━━ Data section ━━
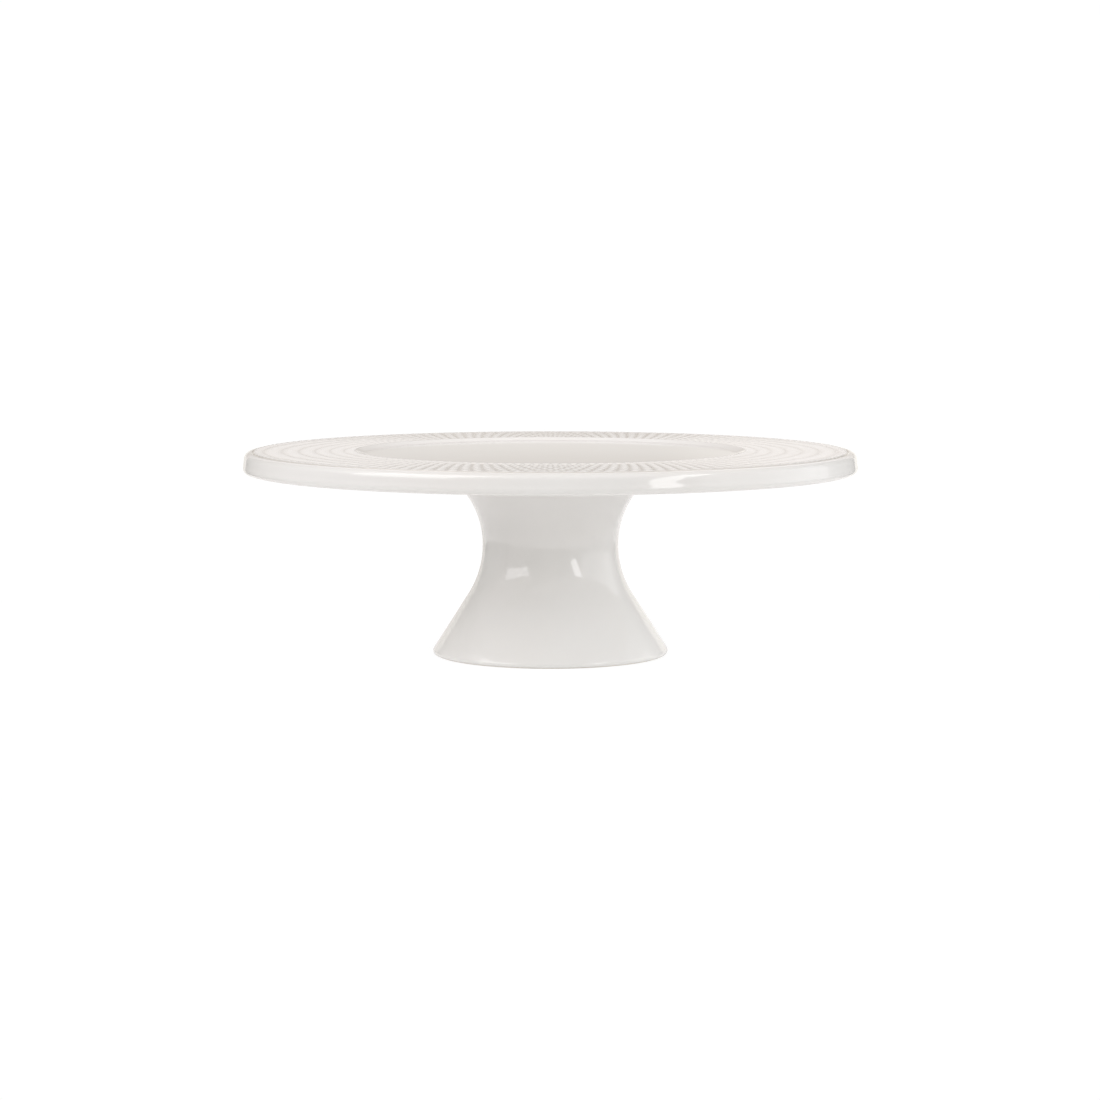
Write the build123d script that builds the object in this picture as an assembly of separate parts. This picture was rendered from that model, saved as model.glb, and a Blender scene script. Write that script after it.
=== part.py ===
from build123d import *
import math
import os

# Footed porcelain cake stand, in millimetres, +Z up.
# The origin is on the stand's axis, in the plane that the foot rests on.
# The plate and the pedestal are separate pieces, clamped together by a stud
# that is cemented under the plate and a nut inside the hollow pedestal.

# Plate
PLATE_RADIUS = 150.0
OVERALL_HEIGHT = 100.4  # top of the patterned border
RIM_HEIGHT = 9.9  # outer band, from the top of the bead to its lower edge
RIM_LEAN = 7.0  # how far the outer band leans in towards its top, in degrees
RIM_TOP_ROUND = 3.2
RIM_FOOT_ROUND = 2.4
LIP_WIDTH = 7.0  # the band's width, seen from below
BEAD_WIDTH = 5.4
BEAD_DROP = 0.5  # how far the bead's top lies under the patterned border
CREASE_DEPTH = 0.4  # depth of the crease between border and bead, under the bead's top
CREASE_WIDTH = 1.2
BORDER_INNER_RADIUS = 95.0
WELL_RADIUS = 90.5
WELL_DEPTH = 1.6  # depth of the well under the patterned border
WALL_UNDER_WELL = 5.2

# Joint between plate and pedestal
PEDESTAL_HEIGHT = 84.0
GASKET_THICKNESS = 0.8
GASKET_RADIUS = 44.5
GASKET_WIDTH = 13.5
SEAT_RADIUS = 48.2
SEAT_FLARE = 8.0  # how much wider the seat grows up to the plate's underside

# Pedestal
WAIST_RADIUS = 33.3
WAIST_HEIGHT = 53.9
UPPER_SWEEP = 42.2  # radius of the curve above the waist
LOWER_SWEEP = 45.8  # radius of the curve below the waist
FLARE_ANGLE = 32.5  # slant of the foot's straight cone from the vertical
FOOT_ROUND = 1.6
PEDESTAL_WALL = 5.0
FOOT_RING_INNER = 49.4
WEB_THICKNESS = 6.5

# Centre fixing, M8
THREAD_RADIUS = 3.95
STUD_LENGTH = 28.0
STUD_CHAMFER = 0.7
SOCKET_RADIUS = 6.5
SOCKET_DEPTH = 8.8
CEMENT_CAP = 0.8  # cement above the end of the stud
CEMENT_RECESS = 0.2
WEB_HOLE_RADIUS = 5.0
WASHER_RADIUS = 12.0
WASHER_HOLE_RADIUS = 4.2
RUBBER_WASHER_THICKNESS = 1.5
STEEL_WASHER_THICKNESS = 1.6
NUT_ACROSS_FLATS = 13.0
NUT_HEIGHT = 6.5
NUT_BORE_RADIUS = 4.0
NUT_CHAMFER = 0.9

# Heights worked out from the driving dimensions
bead_height = OVERALL_HEIGHT - BEAD_DROP
crease_height = bead_height - CREASE_DEPTH
well_height = OVERALL_HEIGHT - WELL_DEPTH
rim_foot_height = bead_height - RIM_HEIGHT
underside_height = well_height - WALL_UNDER_WELL
seat_height = PEDESTAL_HEIGHT + GASKET_THICKNESS
socket_top = seat_height + SOCKET_DEPTH
stud_top = socket_top - CEMENT_CAP
web_underside = PEDESTAL_HEIGHT - WEB_THICKNESS
steel_washer_top = web_underside - RUBBER_WASHER_THICKNESS
nut_top = steel_washer_top - STEEL_WASHER_THICKNESS


def turned(outline):
    """Turns a flat outline, drawn as (radius, height), about the vertical axis."""
    return revolve(Plane.XZ * outline, Axis.Z, 360)


def ring(inner, outer, bottom, height):
    """A flat ring, standing on the given height."""
    outline = Pos((inner + outer) / 2, bottom + height / 2) * Rectangle(outer - inner, height)
    return turned(outline)


def rounded(outline, corner, radius):
    """Rounds the outline's corner that is nearest to a point."""
    return fillet(outline.vertices().sort_by_distance((*corner, 0))[0], radius)


def plate():
    """A shallow well, a raised border, a beaded rim and a seat underneath."""
    border_edge = PLATE_RADIUS - BEAD_WIDTH
    lip_inner = PLATE_RADIUS - LIP_WIDTH
    # The band's lower corner lies outside its rounding, so that the rounding ends at the plate's radius
    lean = math.radians(RIM_LEAN)
    rim_foot = PLATE_RADIUS + RIM_FOOT_ROUND * (1 / math.cos(lean) - 1 + math.tan(lean))
    rim_top = rim_foot - RIM_HEIGHT * math.tan(lean)
    corners = [
        ((0, well_height), None),
        ((WELL_RADIUS, well_height), 10.0),
        ((BORDER_INNER_RADIUS, OVERALL_HEIGHT), 3.0),
        ((border_edge, OVERALL_HEIGHT), 0.3),
        ((border_edge + CREASE_WIDTH / 4, crease_height), 0.2),
        ((border_edge + CREASE_WIDTH, bead_height), 0.4),
        ((rim_top, bead_height), RIM_TOP_ROUND),
        ((rim_foot, rim_foot_height), RIM_FOOT_ROUND),
        ((lip_inner, rim_foot_height), 2.0),
        ((lip_inner - 1.5, underside_height), 1.2),
        ((SEAT_RADIUS + SEAT_FLARE, underside_height), 6.0),
        ((SEAT_RADIUS, seat_height), 1.2),
        ((SOCKET_RADIUS, seat_height), 0.4),
        ((SOCKET_RADIUS, socket_top), 0.4),
        ((0, socket_top), None),
    ]
    points = [point for point, _ in corners]
    radii = [radius for _, radius in corners[1:-1]]
    outline = FilletPolyline(*points, radius=radii) + Line(points[-1], points[0])
    return turned(make_face(outline.edges()))


def sweep_angle(height, sweep):
    """Angle of the waist's curve, from the horizontal, where it reaches a height."""
    return math.degrees(math.asin(abs(height - WAIST_HEIGHT) / sweep))


def pedestal_side(offset, top, bottom):
    """The side from top to bottom: a waist of two arcs over a straight cone."""
    upper = UPPER_SWEEP + offset
    lower = LOWER_SWEEP + offset
    rise = sweep_angle(top, upper)
    upper_centre = (WAIST_RADIUS + UPPER_SWEEP, WAIST_HEIGHT)
    lower_centre = (WAIST_RADIUS + LOWER_SWEEP, WAIST_HEIGHT)
    above = CenterArc(upper_centre, upper, 180 - rise, rise)
    below = CenterArc(lower_centre, lower, 180, FLARE_ANGLE)
    start = below @ 1
    drop = start.Y - bottom
    end = (start.X + drop * math.tan(math.radians(FLARE_ANGLE)), bottom)
    return above, below, Line(start, end)


def pedestal():
    """A hollow waisted foot, closed near the top by a web with a centre hole."""
    outside = pedestal_side(0, PEDESTAL_HEIGHT, 0)
    inside = pedestal_side(PEDESTAL_WALL, web_underside, 0)
    seat_edge = outside[0] @ 0
    foot_edge = outside[2] @ 1
    web_edge = inside[0] @ 0
    body = make_face(
        [
            *outside,
            Line(foot_edge, (0, 0)),
            Line((0, 0), (0, PEDESTAL_HEIGHT)),
            Line((0, PEDESTAL_HEIGHT), seat_edge),
        ]
    )
    body = rounded(body, (seat_edge.X, seat_edge.Y), 1.2)
    body = rounded(body, (foot_edge.X, foot_edge.Y), FOOT_ROUND)
    hollow = make_face(
        [
            *inside,
            Line(inside[2] @ 1, (0, 0)),
            Line((0, 0), (0, web_underside)),
            Line((0, web_underside), web_edge),
        ]
    )
    hollow = rounded(hollow, (web_edge.X, web_edge.Y), 6.0)
    hollow &= Pos(FOOT_RING_INNER / 2, PEDESTAL_HEIGHT / 2) * Rectangle(FOOT_RING_INNER, PEDESTAL_HEIGHT)
    hole = Pos(WEB_HOLE_RADIUS / 2, PEDESTAL_HEIGHT / 2) * Rectangle(WEB_HOLE_RADIUS, PEDESTAL_HEIGHT)
    outline = body - hollow - hole
    outline = rounded(outline, (FOOT_RING_INNER, 0), 0.8)
    return turned(outline)


def seat_gasket():
    """A soft ring that keeps the two glazed faces apart."""
    return ring(GASKET_RADIUS - GASKET_WIDTH, GASKET_RADIUS, PEDESTAL_HEIGHT, GASKET_THICKNESS)


def threaded_stud():
    """The M8 stud, at its thread's outside diameter."""
    rod = Pos(0, 0, stud_top - STUD_LENGTH / 2) * Cylinder(THREAD_RADIUS, STUD_LENGTH)
    return chamfer(rod.edges().filter_by(GeomType.CIRCLE), STUD_CHAMFER)


def stud_cement():
    """Cement that fills the plate's blind socket around the stud's upper end."""
    height = SOCKET_DEPTH - CEMENT_RECESS
    fill = Pos(0, 0, socket_top - height / 2) * Cylinder(SOCKET_RADIUS, height)
    fill = fillet(fill.edges().filter_by(GeomType.CIRCLE).sort_by(Axis.Z)[-1], 0.4)
    return fill - threaded_stud()


def hex_nut():
    """An M8 hexagon nut with both faces chamfered at the corners."""
    bottom = nut_top - NUT_HEIGHT
    corner_radius = NUT_ACROSS_FLATS / math.sqrt(3)
    prism = extrude(RegularPolygon(corner_radius, 6), NUT_HEIGHT)
    blank = Pos(0, 0, NUT_HEIGHT / 2) * Cylinder(corner_radius, NUT_HEIGHT)
    blank = chamfer(blank.edges().filter_by(GeomType.CIRCLE), NUT_CHAMFER / 2, NUT_CHAMFER)
    bore = Pos(0, 0, NUT_HEIGHT / 2) * Cylinder(NUT_BORE_RADIUS, NUT_HEIGHT)
    return Pos(0, 0, bottom) * (prism & blank) - Pos(0, 0, bottom) * bore


def nodes():
    """Every separate piece, by name."""
    rubber_bottom = web_underside - RUBBER_WASHER_THICKNESS
    return {
        "plate": plate(),
        "pedestal": pedestal(),
        "seat_gasket": seat_gasket(),
        "threaded_stud": threaded_stud(),
        "stud_cement": stud_cement(),
        "rubber_washer": ring(WASHER_HOLE_RADIUS, WASHER_RADIUS, rubber_bottom, RUBBER_WASHER_THICKNESS),
        "steel_washer": ring(WASHER_HOLE_RADIUS, WASHER_RADIUS, nut_top, STEEL_WASHER_THICKNESS),
        "hex_nut": hex_nut(),
    }


os.makedirs("parts", exist_ok=True)
for name, solid in nodes().items():
    solid.label = name
    export_step(solid, f"parts/{name}.step")
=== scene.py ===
import math

import bpy
import numpy as np
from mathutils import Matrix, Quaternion, Vector


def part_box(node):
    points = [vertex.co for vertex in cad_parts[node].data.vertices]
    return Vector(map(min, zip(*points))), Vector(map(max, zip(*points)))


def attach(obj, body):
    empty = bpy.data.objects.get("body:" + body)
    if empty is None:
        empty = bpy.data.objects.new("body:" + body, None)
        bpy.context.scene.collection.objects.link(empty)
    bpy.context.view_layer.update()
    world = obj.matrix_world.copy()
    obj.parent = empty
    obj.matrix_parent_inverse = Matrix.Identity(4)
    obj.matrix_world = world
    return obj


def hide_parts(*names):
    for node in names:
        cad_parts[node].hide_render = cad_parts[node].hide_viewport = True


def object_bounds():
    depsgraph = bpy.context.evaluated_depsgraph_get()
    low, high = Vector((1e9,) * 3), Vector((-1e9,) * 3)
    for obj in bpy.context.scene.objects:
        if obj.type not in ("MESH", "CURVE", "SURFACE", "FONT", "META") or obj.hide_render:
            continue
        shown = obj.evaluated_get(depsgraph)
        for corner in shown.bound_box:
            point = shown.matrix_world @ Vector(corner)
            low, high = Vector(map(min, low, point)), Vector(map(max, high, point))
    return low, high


# Looks of the footed porcelain cake stand. Lengths are in metres, in the frame of the CAD model.

MM = 0.001

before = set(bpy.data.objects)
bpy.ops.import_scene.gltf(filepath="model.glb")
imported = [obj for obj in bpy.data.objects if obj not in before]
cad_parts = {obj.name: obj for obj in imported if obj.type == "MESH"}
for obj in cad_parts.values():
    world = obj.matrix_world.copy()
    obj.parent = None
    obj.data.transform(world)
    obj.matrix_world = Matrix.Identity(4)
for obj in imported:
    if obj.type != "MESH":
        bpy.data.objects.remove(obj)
cad_low, cad_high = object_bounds()
plate_low, plate_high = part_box("plate")
pedestal_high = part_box("pedestal")[1]
cement_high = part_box("stud_cement")[1]
stud_low, stud_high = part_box("threaded_stud")
rubber_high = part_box("rubber_washer")[1]

# Plate, from the frame
PLATE_RADIUS = plate_high.x
PLATE_TOP = plate_high.z
SEAT_HEIGHT = plate_low.z
SOCKET_TOP = cement_high.z
# Plate, details
BEAD_WIDTH = 5.4 * MM
BEAD_TOP = PLATE_TOP - 0.5 * MM
CREASE_HEIGHT = BEAD_TOP - 0.4 * MM
CREASE_WIDTH = 1.2 * MM
BORDER_INNER = 95.0 * MM
BORDER_OUTER = PLATE_RADIUS - BEAD_WIDTH
WELL_RADIUS = 90.5 * MM
WELL_HEIGHT = PLATE_TOP - 1.6 * MM
UNDERSIDE_HEIGHT = WELL_HEIGHT - 5.2 * MM
LIP_INNER = PLATE_RADIUS - 7.0 * MM
SEAT_RADIUS = 48.2 * MM
SEAT_FLARE = 8.0 * MM
SOCKET_RADIUS = 6.5 * MM
# Outer band of the rim
RIM_FOOT = BEAD_TOP - 9.9 * MM
RIM_TOP_ROUND = 3.2 * MM
RIM_FOOT_ROUND = 2.4 * MM
RIM_LEAN = math.radians(7.0)  # the band leans in towards its top
RIM_RIPPLE = math.radians(2.0)  # how much the lean varies down the band
RIM_RIPPLE_LENGTH = 3.3 * MM
RIM_RIPPLE_HEIGHT = BEAD_TOP - 7.8 * MM  # where the band is steepest

# Relief of the border: two mirrored families of spiral ribs
RIB_COUNT = 144
RIB_TWIST = 48.0  # ribs passed for each e-fold of radius
RIB_HEIGHT = 0.7 * MM  # from the pits to the peaks, which are at the plate's top
RIB_FULLNESS = 0.9  # below 1, the grooves are narrower than the ribs between them
RIB_FADE = 2.5 * MM  # over which the relief dies out towards the well
RIB_EDGE = 0.15  # how much of the relief's depth is left at the border's outer edge
BORDER_SEGMENTS = RIB_COUNT * 12
BORDER_RINGS = 48
PLAIN_SEGMENTS = 288
LONGEST_RUN = 12.0 * MM  # between two rings of the plain parts
LONGEST_BAND_RUN = 0.25 * MM  # between two rings of the rippled band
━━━
**Required task**
Repeat, exactly and only, the lines from the beginning of the material through the line that contains "WALL_UNDER_WELL = 5.2".

**Solution**
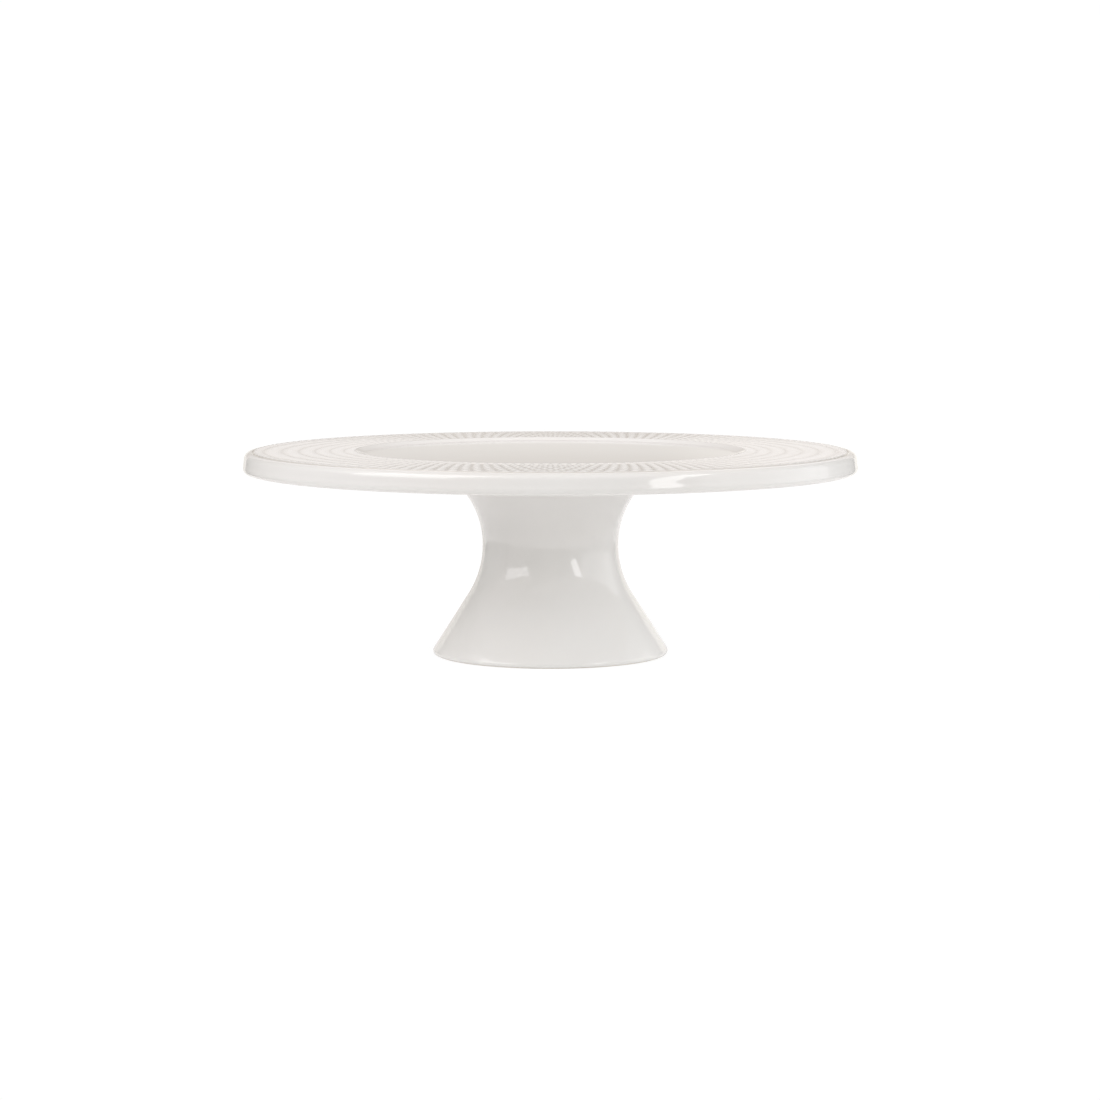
Write the build123d script that builds the object in this picture as an assembly of separate parts. This picture was rendered from that model, saved as model.glb, and a Blender scene script. Write that script after it.
=== part.py ===
from build123d import *
import math
import os

# Footed porcelain cake stand, in millimetres, +Z up.
# The origin is on the stand's axis, in the plane that the foot rests on.
# The plate and the pedestal are separate pieces, clamped together by a stud
# that is cemented under the plate and a nut inside the hollow pedestal.

# Plate
PLATE_RADIUS = 150.0
OVERALL_HEIGHT = 100.4  # top of the patterned border
RIM_HEIGHT = 9.9  # outer band, from the top of the bead to its lower edge
RIM_LEAN = 7.0  # how far the outer band leans in towards its top, in degrees
RIM_TOP_ROUND = 3.2
RIM_FOOT_ROUND = 2.4
LIP_WIDTH = 7.0  # the band's width, seen from below
BEAD_WIDTH = 5.4
BEAD_DROP = 0.5  # how far the bead's top lies under the patterned border
CREASE_DEPTH = 0.4  # depth of the crease between border and bead, under the bead's top
CREASE_WIDTH = 1.2
BORDER_INNER_RADIUS = 95.0
WELL_RADIUS = 90.5
WELL_DEPTH = 1.6  # depth of the well under the patterned border
WALL_UNDER_WELL = 5.2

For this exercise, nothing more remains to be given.